Thoughts on Aging Actresses

I’m catching up with a backlog of blog post ideas after nearly a month of preoccupation with moving. . .

Back on March 31, Barbara Rush, an actress with a career that spanned seven decades, died at 97, suffering from dementia. Her Washington Post obituary was spiked with the kind of saucy quotes that led me to think I really would have enjoyed knowing her. One, which my own family members could probably imagine me saying, was this one: “I’m one of those kinds of people who will perform the minute you open the refrigerator door and the light goes on.”

But Rush also acknowledged the challenges facing an aging actress, referencing “this terrible Sahara Desert between 40 and 60, when you went from ingenue to old lady”—a period in which “you either didn’t work or you pretended you were 20.”

In my research on the life of Emily Hale, the amateur actress who was the longtime muse and confidante of the poet T. S. Eliot, I did not turn up any instances when she made similar complaints. (But since Eliot destroyed the bulk of her letters from their 27-year correspondence, those comments might have gone missing.) Still, I imagine that Hale, like all actresses, must have wrestled with this problem, even if she kept her thoughts to herself.

When Eliot first courted her in 1913-14, Hale was an active amateur actress in the Boston area, often playing ingenues or the romantic lead in plays, including Roxane in a notable production of Cyrano de Bergerac. The roles included one of the young-adult children of the matriarch Alice in the J. M. Barrie play Alice Sit-by-the-Fire in 1916. But within five years, when she was just shy of 30, she aged into the role of Alice when her Simmons College students performed the play.

In 1928, at the age of 36, Hale chaperoned one of her college students on a transatlantic passage. But she was already feeling her age. Her traveling companion, Margaret Farrand Thorp, wrote her mother that as they watched as their younger charge was pursued by male passenger, she and Hale could “feel the years slip off,” but that they were not able to enjoy that for long before they felt “obliged to retire to corners and become middle-aged—like Barrie’s Rosalind.” (Hale had previously performed the play about an aging actress who yearns to live an ordinary life, rather than having to keep pretending she was young.)

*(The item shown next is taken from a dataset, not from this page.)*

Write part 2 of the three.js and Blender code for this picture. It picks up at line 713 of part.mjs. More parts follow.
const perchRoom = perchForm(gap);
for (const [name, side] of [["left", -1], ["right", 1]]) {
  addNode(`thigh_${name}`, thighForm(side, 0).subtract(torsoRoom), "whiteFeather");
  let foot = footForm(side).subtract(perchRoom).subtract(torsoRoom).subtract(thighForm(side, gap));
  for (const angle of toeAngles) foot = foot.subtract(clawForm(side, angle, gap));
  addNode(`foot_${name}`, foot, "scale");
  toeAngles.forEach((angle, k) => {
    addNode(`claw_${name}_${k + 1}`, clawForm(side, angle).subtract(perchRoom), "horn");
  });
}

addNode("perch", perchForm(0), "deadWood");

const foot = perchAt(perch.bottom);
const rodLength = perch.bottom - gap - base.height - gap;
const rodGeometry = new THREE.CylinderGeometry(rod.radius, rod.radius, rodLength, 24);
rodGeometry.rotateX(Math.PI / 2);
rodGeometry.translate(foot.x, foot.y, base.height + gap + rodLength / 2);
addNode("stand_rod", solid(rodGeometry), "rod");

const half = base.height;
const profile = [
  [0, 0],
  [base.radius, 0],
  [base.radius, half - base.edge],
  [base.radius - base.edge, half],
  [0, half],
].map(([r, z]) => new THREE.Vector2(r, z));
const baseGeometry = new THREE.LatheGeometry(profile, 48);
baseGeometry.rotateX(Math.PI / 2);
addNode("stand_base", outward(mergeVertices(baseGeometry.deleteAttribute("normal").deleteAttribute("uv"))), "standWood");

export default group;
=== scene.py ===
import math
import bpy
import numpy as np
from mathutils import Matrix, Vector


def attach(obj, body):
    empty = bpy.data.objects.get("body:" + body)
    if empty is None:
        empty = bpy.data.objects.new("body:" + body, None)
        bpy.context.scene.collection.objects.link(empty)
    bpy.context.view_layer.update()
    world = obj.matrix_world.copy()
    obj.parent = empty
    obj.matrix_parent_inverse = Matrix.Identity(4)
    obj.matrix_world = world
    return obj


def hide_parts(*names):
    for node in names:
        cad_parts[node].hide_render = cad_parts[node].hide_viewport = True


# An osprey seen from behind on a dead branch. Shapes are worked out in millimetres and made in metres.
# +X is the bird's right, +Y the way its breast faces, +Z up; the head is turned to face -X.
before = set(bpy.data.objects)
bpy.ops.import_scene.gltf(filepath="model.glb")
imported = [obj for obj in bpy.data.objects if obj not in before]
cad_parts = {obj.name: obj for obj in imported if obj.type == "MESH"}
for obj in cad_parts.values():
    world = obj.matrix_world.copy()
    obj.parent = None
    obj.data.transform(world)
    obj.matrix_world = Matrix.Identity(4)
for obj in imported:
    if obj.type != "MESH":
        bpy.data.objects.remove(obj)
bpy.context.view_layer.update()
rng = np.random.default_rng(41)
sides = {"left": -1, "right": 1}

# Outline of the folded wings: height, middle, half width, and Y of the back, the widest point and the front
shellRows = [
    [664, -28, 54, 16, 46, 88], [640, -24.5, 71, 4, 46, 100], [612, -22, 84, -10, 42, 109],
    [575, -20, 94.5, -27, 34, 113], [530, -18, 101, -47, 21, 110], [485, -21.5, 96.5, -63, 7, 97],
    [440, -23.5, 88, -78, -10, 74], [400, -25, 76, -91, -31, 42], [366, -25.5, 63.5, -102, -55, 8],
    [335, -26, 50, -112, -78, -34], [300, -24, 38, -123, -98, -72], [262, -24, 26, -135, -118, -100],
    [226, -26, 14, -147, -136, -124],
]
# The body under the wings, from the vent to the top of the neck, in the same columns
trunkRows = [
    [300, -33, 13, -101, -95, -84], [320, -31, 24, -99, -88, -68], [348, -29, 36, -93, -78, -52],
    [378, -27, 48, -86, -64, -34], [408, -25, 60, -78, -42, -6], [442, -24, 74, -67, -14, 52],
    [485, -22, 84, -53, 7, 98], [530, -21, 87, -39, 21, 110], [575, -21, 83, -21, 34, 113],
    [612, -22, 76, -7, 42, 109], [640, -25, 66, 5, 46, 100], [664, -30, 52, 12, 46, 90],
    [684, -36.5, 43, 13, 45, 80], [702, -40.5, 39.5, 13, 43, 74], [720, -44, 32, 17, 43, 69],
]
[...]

As she moved into middle age, Hale started turning more to directing than acting. But she still found age-appropriate roles. A favorite one was Judith Bliss in Noel Coward’s Hay Fever, a leading part described as a mother between the ages of  40 and 60. Just months before she turned 40, she played  Lady Margaret, the mother of a Scottish chieftain, in scenes taken from Sir Walter Scott’s The Lady of the Lake. The following year, she played Lady Bracknell in Oscar Wilde’s The Importance of Being Earnest, a character between the ages of 50 and 65.

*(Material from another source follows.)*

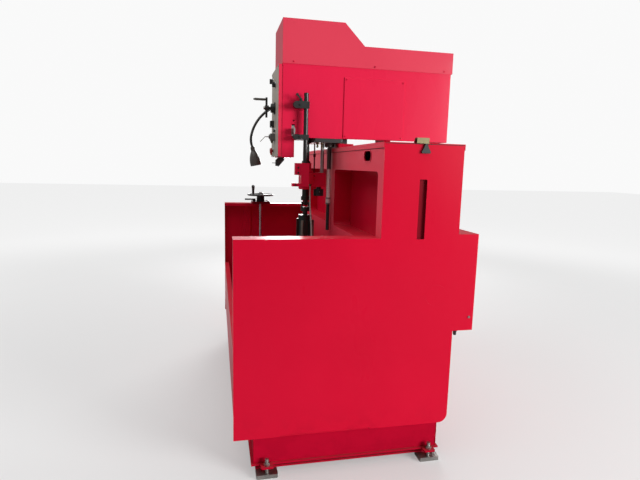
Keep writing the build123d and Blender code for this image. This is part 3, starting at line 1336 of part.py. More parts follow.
hose_points = [Vector(*point) for point in HOSE_ROUTE]
hose_radii = []
for before, corner, after in zip(hose_points, hose_points[1:], hose_points[2:]):
    turn = radians((corner - before).get_angle(after - corner))
    shorter = min((corner - before).length, (after - corner).length)
    hose_radii.append(0.45 * shorter / tan(turn / 2))
print("coolant hose radii", [round(radius, 1) for radius in hose_radii])

with BuildPart() as coolant_hose:
    with BuildLine() as hose_path:
        FilletPolyline(*HOSE_ROUTE, radius=hose_radii)
    with BuildSketch(Plane(origin=hose_path.line @ 0, z_dir=hose_path.line % 0)):
        Circle(HOSE_R)
    sweep()

NOZZLE_R = 8.0
NOZZLE_LENGTH = 66.0
NOZZLE_GRIP = 12.0
NOZZLE_COLLAR = NOZZLE_GRIP + 8
NOZZLE_BORE_R = 3.0
hose_end = hose_points[-1]
hose_down = (hose_points[-1] - hose_points[-2]).normalized()
nozzle_plane = Plane(origin=hose_end - hose_down * NOZZLE_GRIP, z_dir=hose_down)

with BuildPart() as hose_nozzle:
    with BuildSketch(nozzle_plane):
        Circle(NOZZLE_R)
    extrude(amount=NOZZLE_COLLAR)
    with BuildSketch(nozzle_plane.offset(NOZZLE_COLLAR)):
        Circle(NOZZLE_R - 1)
    extrude(amount=NOZZLE_LENGTH - NOZZLE_COLLAR, taper=2)
    with BuildSketch(nozzle_plane):
        Circle(HOSE_R)
    extrude(amount=NOZZLE_GRIP, mode=Mode.SUBTRACT)
    with BuildSketch(nozzle_plane.offset(NOZZLE_GRIP)):
        Circle(NOZZLE_BORE_R)
    extrude(amount=NOZZLE_LENGTH - NOZZLE_GRIP, mode=Mode.SUBTRACT)

# Handwheel on the left rim; its shaft runs down to the gearbox of the table's screw
WHEEL_SPOT = (120 - HALF_WIDTH, -415.0)
WHEEL_R = 111.0
WHEEL_Z = (TANK_TOP + 68, TANK_TOP + 80)
WHEEL_HUB = (TANK_TOP + 50 + 2 * RUN_FIT, TANK_TOP + 90)
WHEEL_HUB_R = 34.0
WHEEL_SHAFT_R = 11.0
WHEEL_COLLAR_R = 13.0
SCREW_Z = TANK_FLOOR + 180
SHAFT_END = SCREW_Z + 14
WHEEL_GRIP = (WHEEL_SPOT[0] + 67, WHEEL_SPOT[1] - 67)
WHEEL_GRIP_STEM_R = 6.0
WHEEL_GRIP_R = 11.0
WHEEL_GRIP_LENGTH = 74.0
WHEEL_GRIP_LIFT = 5.0
BRACKET_R = 33.0
PLATE_X = (-HALF_WIDTH, WHEEL_SPOT[0] + 40)
PLATE_Y = (WHEEL_SPOT[1] - 71, WHEEL_SPOT[1] + 79)
PLATE_TOP = TANK_TOP + 18
BRACKET_TOP = TANK_TOP + 50
CLAMP_SPOT = (WHEEL_SPOT[0], WHEEL_SPOT[1] - 54)
CLAMP_STEM_R = 5.0
CLAMP_HUB_R = 12.0
CLAMP_WIDTH = 14.0
CLAMP_Z = (TANK_TOP + 30, TANK_TOP + 42)
CLAMP_END = CLAMP_SPOT[1] - 71

with BuildPart() as handwheel_bracket:
    with BuildSketch(Plane.XY.offset(TANK_TOP)):
        with Locations((sum(PLATE_X) / 2, sum(PLATE_Y) / 2)):
            RectangleRounded(PLATE_X[1] - PLATE_X[0], PLATE_Y[1] - PLATE_Y[0], 10)
    extrude(amount=PLATE_TOP - TANK_TOP)
    with BuildSketch(Plane.XY.offset(PLATE_TOP)):
        with Locations(WHEEL_SPOT):
            Circle(BRACKET_R)
    extrude(amount=BRACKET_TOP - PLATE_TOP)
    with BuildSketch(Plane.XY.offset(TANK_TOP)):
        with Locations(WHEEL_SPOT):
            Circle(WHEEL_SHAFT_R + RUN_FIT)
        with Locations(CLAMP_SPOT):
            Circle(CLAMP_STEM_R + RUN_FIT)
    extrude(amount=BRACKET_TOP - TANK_TOP, mode=Mode.SUBTRACT)

with BuildPart() as handwheel:
    with BuildSketch(Plane.XY.offset(WHEEL_Z[0])):
        with Locations(WHEEL_SPOT):
            Circle(WHEEL_R)
    extrude(amount=WHEEL_Z[1] - WHEEL_Z[0])
    fillet(handwheel.edges(), 4)
    for bottom, top, radius in (
        (WHEEL_HUB[0], WHEEL_HUB[1], WHEEL_HUB_R),
        (SHAFT_END, WHEEL_HUB[0], WHEEL_SHAFT_R),
        (TANK_TOP - 58, TANK_TOP - 14, WHEEL_COLLAR_R),
    ):
        with BuildSketch(Plane.XY.offset(bottom)):
            with Locations(WHEEL_SPOT):
                Circle(radius)
        extrude(amount=top - bottom)
    with BuildSketch(Plane.XY.offset(WHEEL_Z[1])):
        with Locations(WHEEL_GRIP):
            Circle(WHEEL_GRIP_STEM_R)
    extrude(amount=WHEEL_GRIP_LIFT + 1)
    with BuildSketch(Plane.XY.offset(WHEEL_Z[1] + WHEEL_GRIP_LIFT)):
        with Locations(WHEEL_GRIP):
            Circle(WHEEL_GRIP_R)
    extrude(amount=WHEEL_GRIP_LENGTH, taper=-2.5)
    fillet(handwheel.edges().group_by(Axis.Z)[-1], 6)

with BuildPart() as clamp_lever:
    with BuildSketch(Plane.XY.offset(TANK_TOP + 6)):
        with Locations(CLAMP_SPOT):
            Circle(CLAMP_STEM_R)
    extrude(amount=CLAMP_Z[1] - TANK_TOP - 6)
    with BuildSketch(Plane.XY.offset(PLATE_TOP + RUN_FIT)):
        with Locations(CLAMP_SPOT):
            Circle(CLAMP_HUB_R)
    extrude(amount=CLAMP_Z[1] - PLATE_TOP)
    with BuildSketch(Plane.XY.offset(CLAMP_Z[0])):
        SlotCenterPoint(
            (CLAMP_SPOT[0], (CLAMP_SPOT[1] + CLAMP_END) / 2), (CLAMP_SPOT[0], CLAMP_END), CLAMP_WIDTH
        )
    extrude(amount=CLAMP_Z[1] - CLAMP_Z[0])

# Table bed, screw and work table in the tank
SCREW_Y = WHEEL_SPOT[1]
SCREW_RAD = 12.0
GEARBOX_HALF = 45.0
GEARBOX_Z = (SCREW_Z - 40, SCREW_Z + 40)
SCREW_BORE = 60.0
TANK_BED = TANK_FLOOR + SHEET
RAIL_YS = (-350.0, -70.0)
RAIL_SIZE = (50.0, 40.0)
RAIL_TOP = TANK_FLOOR + 260
RAIL_HALF = HALF_WIDTH - 180
STOOL_XS = (180 - RAIL_HALF, 0.0, RAIL_HALF - 180)
STOOL_LENGTH = 40.0
STOOL_LAP = 12.0
STOOL_WINDOW = (200.0, 150.0)
SCREW_START = WHEEL_SPOT[0] + 15
SCREW_END = RAIL_HALF + 20
TABLE_SIZE = (700.0, 400.0)
TABLE_Y = -245.0
rail_bottom = RAIL_TOP - RAIL_SIZE[1]
TABLE_Z = (RAIL_TOP + RUN_FIT, RAIL_TOP + 60)

with BuildPart() as screw_gearbox:
    for bottom, top, half in ((TANK_BED, TANK_BED + 12, 55.0), (TANK_BED + 12, GEARBOX_Z[0], 33.0)):
        with BuildSketch(Plane.XY.offset(bottom)):
            with Locations(WHEEL_SPOT):
                RectangleRounded(2 * half, 2 * half, 8)
        extrude(amount=top - bottom)
    with BuildSketch(Plane.XY.offset(GEARBOX_Z[0])):
        with Locations(WHEEL_SPOT):
            RectangleRounded(2 * GEARBOX_HALF, 2 * GEARBOX_HALF, 10)
    extrude(amount=GEARBOX_Z[1] - GEARBOX_Z[0])
    with BuildSketch(Plane.XY.offset(SHAFT_END - 4)):
        with Locations(WHEEL_SPOT):
            Circle(WHEEL_SHAFT_R + RUN_FIT)
    extrude(amount=GEARBOX_Z[1] - SHAFT_END + 4, mode=Mode.SUBTRACT)
    with BuildSketch(facing_side(SCREW_START - 2)):
        with Locations((SCREW_Y, SCREW_Z)):
            Circle(SCREW_RAD + RUN_FIT)
    extrude(amount=SCREW_BORE, mode=Mode.SUBTRACT)

with BuildPart() as lead_screw:
    with BuildSketch(facing_side(SCREW_START)):
        with Locations((SCREW_Y, SCREW_Z)):
            Circle(SCREW_RAD)
    extrude(amount=SCREW_END - SCREW_START)

with BuildPart() as table_bed:
    with BuildSketch(facing_side(-RAIL_HALF)):
        for y in RAIL_YS:
            with Locations((y, RAIL_TOP - RAIL_SIZE[1] / 2)):
                Rectangle(*RAIL_SIZE)
    extrude(amount=2 * RAIL_HALF)
    for x in STOOL_XS:
        with BuildSketch(facing_side(x - STOOL_LENGTH / 2)):
            with Locations((sum(RAIL_YS) / 2, (TANK_BED + rail_bottom + STOOL_LAP) / 2)):
                Rectangle(RAIL_YS[1] - RAIL_YS[0] + RAIL_SIZE[0], rail_bottom + STOOL_LAP - TANK_BED)
                Rectangle(*STOOL_WINDOW, mode=Mode.SUBTRACT)
        extrude(amount=STOOL_LENGTH)
    with BuildSketch(facing_side(RAIL_HALF - STOOL_LENGTH)):
        with Locations(((SCREW_Y - 25 + RAIL_YS[1]) / 2, (TANK_BED + rail_bottom) / 2)):
            Rectangle(RAIL_YS[1] + 25 - SCREW_Y, rail_bottom - TANK_BED)
        with Locations((SCREW_Y, SCREW_Z)):
            Circle(SCREW_RAD + RUN_FIT, mode=Mode.SUBTRACT)
    extrude(amount=STOOL_LENGTH)

TEE_YS = (TABLE_Y - 115, TABLE_Y, TABLE_Y + 115)
TEE_NECK = (14.0, 16.0)
TEE_FOOT = (26.0, 12.0)
NUT_HALF = 40.0

with BuildPart() as work_table:
    with BuildSketch(facing_side(-TABLE_SIZE[0] / 2)):
        with Locations((TABLE_Y, sum(TABLE_Z) / 2)):
            Rectangle(TABLE_SIZE[1], TABLE_Z[1] - TABLE_Z[0])
        for y in TEE_YS:
            with Locations((y, TABLE_Z[1] - TEE_NECK[1] / 2)):
                Rectangle(*TEE_NECK, mode=Mode.SUBTRACT)
            with Locations((y, TABLE_Z[1] - TEE_NECK[1] - TEE_FOOT[1] / 2)):
                Rectangle(*TEE_FOOT, mode=Mode.SUBTRACT)
    extrude(amount=TABLE_SIZE[0])
    with BuildSketch(facing_side(-NUT_HALF)):
        with Locations((SCREW_Y, (SCREW_Z - 25 + TABLE_Z[0]) / 2)):
            Rectangle(44, TABLE_Z[0] - SCREW_Z + 25)
        with Locations((SCREW_Y, SCREW_Z)):
            Circle(SCREW_RAD + RUN_FIT, mode=Mode.SUBTRACT)
    extrude(amount=2 * NUT_HALF)

PIECES = {
    "base_frame": base_frame,
    "foot_plates": foot_plates,
    "levelling_bolts": levelling_bolts,
    "right_side_panel": right_side_panel,
    "left_side_panel": left_side_panel,
    "round_cover": round_cover,
    "tank_pan": tank_pan,
    "cabinet_front": cabinet_front,
    "cabinet_back": cabinet_back,
    "column": column,
    "cabinet_lid": cabinet_lid,
    "latch_straps": latch_straps,
    "latch_keepers": latch_keepers,
    "switchgear_box": switchgear_box,
    "head_frame": head_frame,
    "stroke_cylinder": stroke_cylinder,
    "head_housing": head_housing,
    "head_hood": head_hood,
    "side_cover": side_cover,
    "cover_screws": cover_screws,
    "control_panel": control_panel,
    "selector_knob_left": selector_knob_left,
    "selector_knob_right": selector_knob_right,
    "mode_switch": mode_switch,
    "stop_button": stop_button,
    "emergency_stop": emergency_stop,
    "pilot_lamp": pilot_lamp,
    "crank_boss": crank_boss,
    "crank": crank,
    "crank_grip": crank_grip,
    "valve_block": valve_block,
    "valve_lever": valve_lever,
    "panel_hook": panel_hook,
    "lamp_neck": lamp_neck,
    "lamp_shade": lamp_shade,
    "lamp_bulb": lamp_bulb,
    "stroke_rod": stroke_rod,
    "upper_dog": upper_dog,
    "dog_lever": dog_lever,
    "lower_dog": lower_dog,
    "trip_finger": trip_finger,
    "crosshead": crosshead,
    "piston_rod": piston_rod,
    "feed_knob": feed_knob,
    "spindle_shaft": spindle_shaft,
    "joint_cross": joint_cross,
    "hone_body": hone_body,
    "hone_stone_1": hone_stone_1,
    "hone_stone_2": hone_stone_2,
    "hone_stone_3": hone_stone_3,
    "coolant_pipe": coolant_pipe,
    "coolant_hose": coolant_hose,
    "hose_nozzle": hose_nozzle,
    "handwheel_bracket": handwheel_bracket,
    "handwheel": handwheel,
    "clamp_lever": clamp_lever,
    "screw_gearbox": screw_gearbox,
    "lead_screw": lead_screw,
    "table_bed": table_bed,
    "work_table": work_table,
}

for name, piece in PIECES.items():
    piece.part.label = name
    export_step(piece.part, f"parts/{name}.step")
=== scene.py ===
from math import cos, pi, radians, sin

import bmesh
import bpy
from mathutils import Matrix, Vector


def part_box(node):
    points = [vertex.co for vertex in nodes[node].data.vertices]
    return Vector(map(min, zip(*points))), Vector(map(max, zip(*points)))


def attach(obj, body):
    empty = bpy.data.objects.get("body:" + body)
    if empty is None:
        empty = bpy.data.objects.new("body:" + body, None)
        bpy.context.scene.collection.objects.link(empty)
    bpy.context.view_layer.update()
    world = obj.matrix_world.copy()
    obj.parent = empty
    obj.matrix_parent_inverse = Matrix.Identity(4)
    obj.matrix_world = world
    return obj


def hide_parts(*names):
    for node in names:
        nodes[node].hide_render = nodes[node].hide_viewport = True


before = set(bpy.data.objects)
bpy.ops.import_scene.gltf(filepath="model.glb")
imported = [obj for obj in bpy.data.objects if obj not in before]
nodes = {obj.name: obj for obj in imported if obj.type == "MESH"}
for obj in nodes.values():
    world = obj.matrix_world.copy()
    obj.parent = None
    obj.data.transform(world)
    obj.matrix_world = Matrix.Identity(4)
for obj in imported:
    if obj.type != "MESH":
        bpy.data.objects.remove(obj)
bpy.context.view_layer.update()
scene = bpy.context.scene

# The viewpoint: a standing person's height on the machine's right, level with the front of the tank.
# The angles and the lens are those that put the machine's edges on the edges of the photograph.
EYE = Vector((3.179, -0.780, 1.500))
YAW, PITCH, ROLL = radians(12.187), radians(8.710), radians(1.419)
SENSOR, NEAR_CLIP = 36.0, 0.05
FOCAL_PIXELS, FRAME_PIXELS = 483.45, 640.0
LENS = SENSOR * FOCAL_PIXELS / FRAME_PIXELS


def shown(name, data):
    """A new object of the data, linked to the scene."""
    thing = bpy.data.objects.new(name, data)
    scene.collection.objects.link(thing)
    return thing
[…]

But she then took a nearly decade-long break from acting. As she was about to turn 49, she played the oldest part, the matriarch Mrs. McQueston, in a Wisconsin Players’ production of Maxwell Anderson’s The Wingless Victory. The opportunity came when she attended graduate-school courses at the University of Wisconsin in the summer of 1941.

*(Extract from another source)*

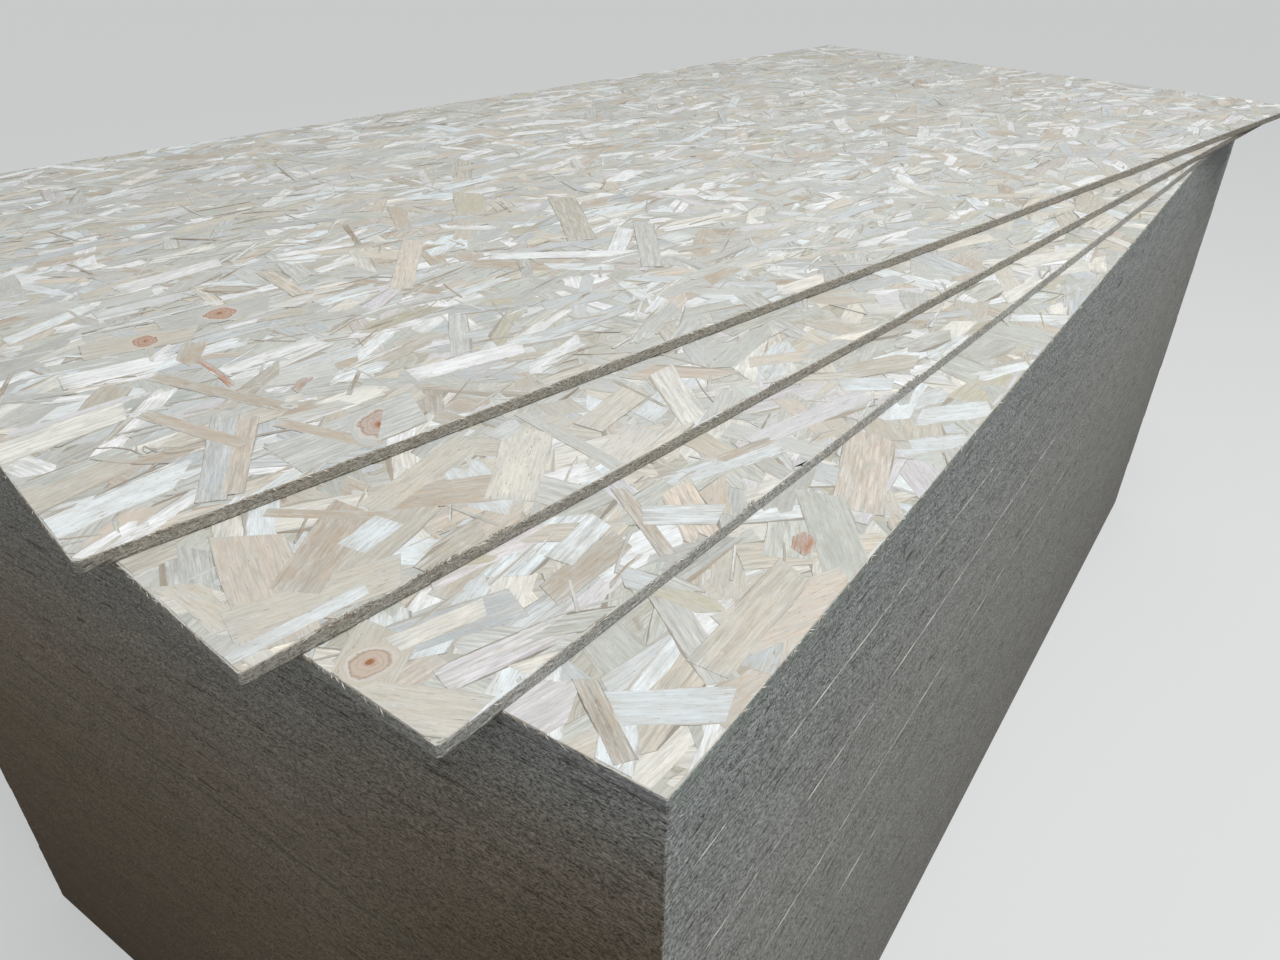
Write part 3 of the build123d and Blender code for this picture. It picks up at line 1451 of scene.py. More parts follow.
@dataclass(frozen=True)
class SawnLayers(ShaderGroup):
    """Cut strand ends in a sawn edge: flat flecks in layers, dark voids and pale slivers."""

    name = "sawn_layers"
    inputs = {"Grain": (VECTOR, None), "Depth": (FLOAT, 0.0)}
    outputs = ("Flecks", "Broad", "Voids", "Slivers", "Height")
    fine_share: float = 0.35
    coarse_share: float = 0.65

    def draw(self, sketch: Sketch, given: Sockets) -> dict[str, Socket]:
        """Draws the flecks, voids and slivers.

        Args:
            sketch: the group's sketch.
            given: the group's inputs, by name.

        Returns:
            The group's outputs, by name.
        """
        grain = given["Grain"]
        broad = sketch.noise(grain, (14, 130, 2.9), detail=3, rough=0.6, twist=0.4)
        coarse = sketch.noise(grain, (240, 560, 3.7), detail=3, rough=0.8, twist=0.6)
        fine = sketch.noise(grain, (620, 1200, 1.9), detail=2, rough=0.6)
        coarse = sketch.math("MULTIPLY", coarse, self.coarse_share)
        flecks = sketch.math("MULTIPLY_ADD", fine, self.fine_share, coarse)
        holes = sketch.noise(grain, (280, 640, 7.1), detail=3, rough=0.75, twist=0.6)
        # Painted shade: the voids darken small gaps between the cut strands and, through the depth, the pits
        # and crushed arris
        voids = sketch.math("MAXIMUM", sketch.span(holes, 0.58, 0.68), sketch.span(given["Depth"], 0.3, 0.95))
        pale = sketch.noise(grain, (170, 700, 4.3), detail=3, rough=0.65, twist=0.3)
        slivers = sketch.span(pale, 0.6, 0.7)
        height = sketch.math("MULTIPLY_ADD", voids, -1.5, flecks)
        return {"Flecks": flecks, "Broad": broad, "Voids": voids, "Slivers": slivers, "Height": height}


@dataclass(frozen=True)
class DustVeil(ShaderGroup):
    """Sawdust and handling marks, which vary slowly over the whole stack."""

    name = "dust_veil"
    inputs = {"Place": (VECTOR, None), "Amount": (FLOAT, 1.0)}
    outputs = ("Dust", "Drift")

    def draw(self, sketch: Sketch, given: Sockets) -> dict[str, Socket]:
        """Draws the dust and the drift.

        Args:
            sketch: the group's sketch.
            given: the group's inputs, by name.

        Returns:
            The group's outputs, by name.
        """
        drift = sketch.noise(given["Place"], (2.3, 2.3, 5.0), detail=3)
        specks = sketch.noise(given["Place"], (260, 260, 260), detail=3, rough=0.7)
        dust = sketch.math("MULTIPLY", sketch.span(specks, 0.66, 0.78), given["Amount"])
        return {"Dust": dust, "Drift": drift}


def blank_material(name: str) -> tuple[bpy.types.Material, Sketch]:
    """A material with an empty node tree.

    Args:
        name: the material's name.

    Returns:
        The material and the sketch of its tree.
    """
    material = bpy.data.materials.new(name)
    material.use_nodes = True
    material.node_tree.nodes.clear()
    return material, Sketch(material.node_tree)


@dataclass(frozen=True)
class WoodFinish:
    """A finish of bare wood, whose colour, roughness and relief each kind draws in its own way."""

    name: ClassVar[str]
    bump: ClassVar[float] = 0.4
    bump_depth: ClassVar[float] = 0.2 * MM
    gloss: ClassVar[float] = 0.25

    def draw(self, sketch: Sketch) -> tuple[Socket, Socket, Socket]:
        """Draws the wood.

        Args:
            sketch: the material's sketch.

        Returns:
            The sockets of its colour, roughness and height.
        """
        raise NotImplementedError

    def build(self) -> bpy.types.Material:
        """Builds the material.

        Returns:
            The material.
        """
        material, sketch = blank_material(self.name)
        colour, rough, height = self.draw(sketch)
        relief = {"Strength": self.bump, "Distance": self.bump_depth, "Height": height}
        bump = sketch.node("ShaderNodeBump", relief).outputs[0]
        look = {"Base Color": colour, "Roughness": rough, "Normal": bump, "Specular IOR Level": self.gloss}
        shader = sketch.node("ShaderNodeBsdfPrincipled", look)
        sketch.node("ShaderNodeOutputMaterial", {"Surface": shader.outputs[0]})
        return material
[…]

By the time Hale reached her 60s, the secondary school students she directed viewed her as a somewhat imposing older woman. Hale co-directed a 13-year-old Sam Waterston, star of films, Broadway and the long-running shows Law & Order and Grace and Frankie, with the help of his father, who led the drama program at the Brooks School outside of Boston. Waterston wrote me that he remembered “an image of a woman in a black dress and an air of authority. . . .” Perhaps his father had told him that “Miss Hale was impressive,” perhaps “she was a presence.” In any case, he joked, “All I remember was a strong feeling that I ought to behave.”

Jane Christie, one of the students Hale directed at Abbot Academy, remembered when Eliot visited Hale at her boarding school in 1956. She and her friends never dreamed that their aging teacher had been romantically involved with the famous poet. After Hale retired and Christie went on to Smith College, she and some of her classmates went to see their teacher perform in the comedy Solid Gold Cadillac in Northampton, Massachusetts. Christie recalled that their expectations were low because Hale was then close to 70 and playing a role that Judy Holliday had just filmed at the age of 35. But Christie said that Hale “stole the show” with her “good comic timing.”

Hale capped off her amateur acting career with a role that suited her age, her particular talents and a lifetime of exasperation with a difficult, well-educated Brit: at the age of 73, she played the mother of Henry Higgins in the Concord (Massachusetts) Players’ production of My Fair Lady. Citing “every speech, every move, every gesture” she made, one local critic wrote: “Aspiring actresses would do well to study the performance of Miss Emily Hale. As Higgins’s mother, she dominated every scene she was in.” Hale herself recalled it as “a very happy, rather remarkable ‘come back,’” providing her with “a warmth of friendliness each night from all on the scene—stage hands and actors.”

Over the course of their lives, Barbara Rush and Emily Hale both displayed an admirable resilience for dealing with the problems they encountered in their lives. Learning how to age as actresses was a prime example.